**Exercise description:**
Count lines with "parts" in them. Report only the total.

**Data rows:**

## Begin

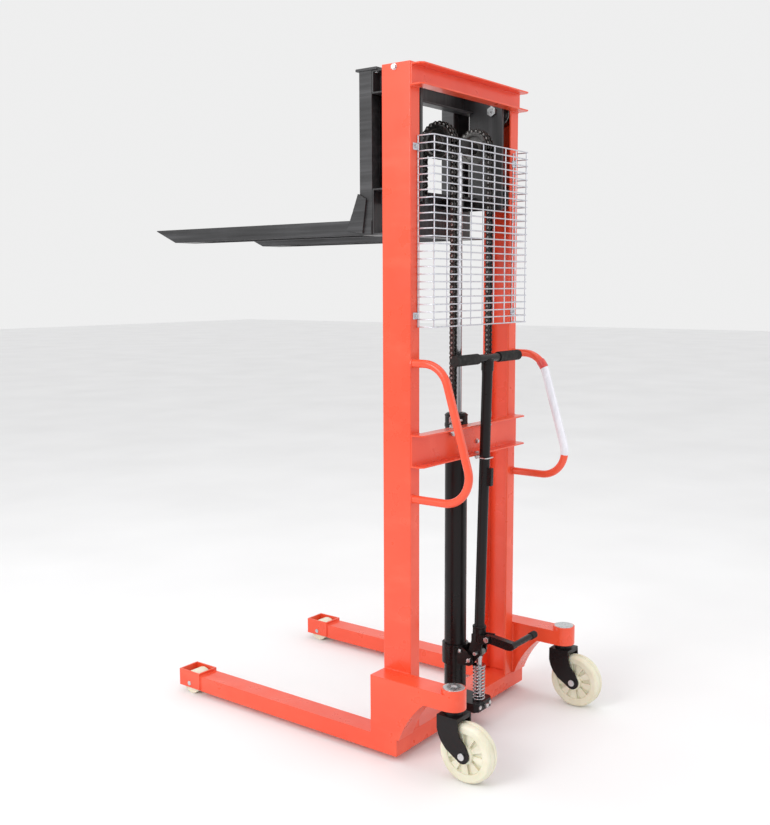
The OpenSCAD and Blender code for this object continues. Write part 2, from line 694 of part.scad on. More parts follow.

## End
## Begin

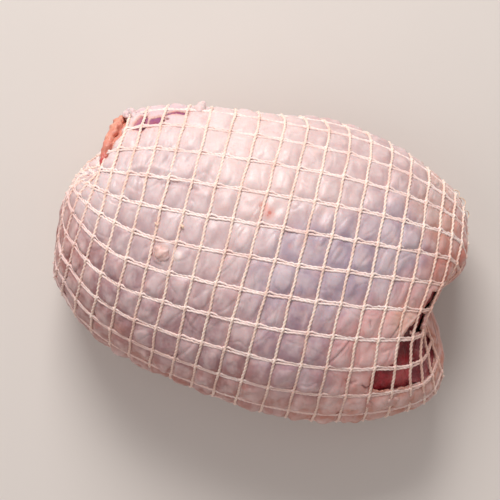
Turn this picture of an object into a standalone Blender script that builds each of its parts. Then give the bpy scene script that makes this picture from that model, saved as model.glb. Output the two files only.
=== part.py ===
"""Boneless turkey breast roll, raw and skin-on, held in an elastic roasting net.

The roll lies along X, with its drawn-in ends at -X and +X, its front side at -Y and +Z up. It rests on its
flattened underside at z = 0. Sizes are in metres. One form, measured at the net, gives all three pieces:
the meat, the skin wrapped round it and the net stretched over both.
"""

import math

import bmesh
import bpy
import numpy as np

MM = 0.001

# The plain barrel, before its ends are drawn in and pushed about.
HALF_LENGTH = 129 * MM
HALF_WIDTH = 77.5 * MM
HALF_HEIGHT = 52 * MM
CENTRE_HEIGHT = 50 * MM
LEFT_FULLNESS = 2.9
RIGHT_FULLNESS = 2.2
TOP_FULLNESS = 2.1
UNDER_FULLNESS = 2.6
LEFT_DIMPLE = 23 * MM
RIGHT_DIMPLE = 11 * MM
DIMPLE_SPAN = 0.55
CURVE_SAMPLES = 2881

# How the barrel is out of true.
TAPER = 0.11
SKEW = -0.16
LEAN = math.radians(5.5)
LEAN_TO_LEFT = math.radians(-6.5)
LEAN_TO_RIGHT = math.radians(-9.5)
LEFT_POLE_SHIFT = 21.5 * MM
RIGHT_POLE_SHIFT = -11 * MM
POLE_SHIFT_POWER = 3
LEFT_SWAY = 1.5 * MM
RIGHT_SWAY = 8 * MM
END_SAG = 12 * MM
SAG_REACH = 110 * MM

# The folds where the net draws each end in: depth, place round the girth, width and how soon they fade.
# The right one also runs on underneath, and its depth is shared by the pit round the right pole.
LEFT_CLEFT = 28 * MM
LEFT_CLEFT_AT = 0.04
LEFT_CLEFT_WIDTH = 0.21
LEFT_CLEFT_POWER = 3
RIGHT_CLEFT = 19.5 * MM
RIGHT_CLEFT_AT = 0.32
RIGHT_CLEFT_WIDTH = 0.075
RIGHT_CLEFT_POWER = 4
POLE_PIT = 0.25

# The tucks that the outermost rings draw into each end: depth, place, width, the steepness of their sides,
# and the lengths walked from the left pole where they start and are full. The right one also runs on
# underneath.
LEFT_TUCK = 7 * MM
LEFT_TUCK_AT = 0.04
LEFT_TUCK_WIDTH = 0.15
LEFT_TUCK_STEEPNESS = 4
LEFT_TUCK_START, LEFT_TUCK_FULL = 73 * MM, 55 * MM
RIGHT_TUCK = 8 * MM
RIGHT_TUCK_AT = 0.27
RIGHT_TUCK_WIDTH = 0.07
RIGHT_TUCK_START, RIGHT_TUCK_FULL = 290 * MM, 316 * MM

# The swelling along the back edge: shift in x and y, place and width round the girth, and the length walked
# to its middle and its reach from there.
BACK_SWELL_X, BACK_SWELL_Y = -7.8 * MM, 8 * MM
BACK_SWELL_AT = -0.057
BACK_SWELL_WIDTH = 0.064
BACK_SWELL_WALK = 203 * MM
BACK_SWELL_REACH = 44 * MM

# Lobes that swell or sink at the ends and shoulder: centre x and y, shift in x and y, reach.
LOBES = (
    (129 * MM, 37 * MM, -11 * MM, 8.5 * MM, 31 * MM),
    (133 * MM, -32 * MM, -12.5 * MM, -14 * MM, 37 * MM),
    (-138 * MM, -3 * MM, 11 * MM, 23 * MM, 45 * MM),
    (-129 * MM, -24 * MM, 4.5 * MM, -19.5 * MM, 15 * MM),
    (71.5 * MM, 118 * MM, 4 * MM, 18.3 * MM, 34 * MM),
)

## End

**Solved problem:**
2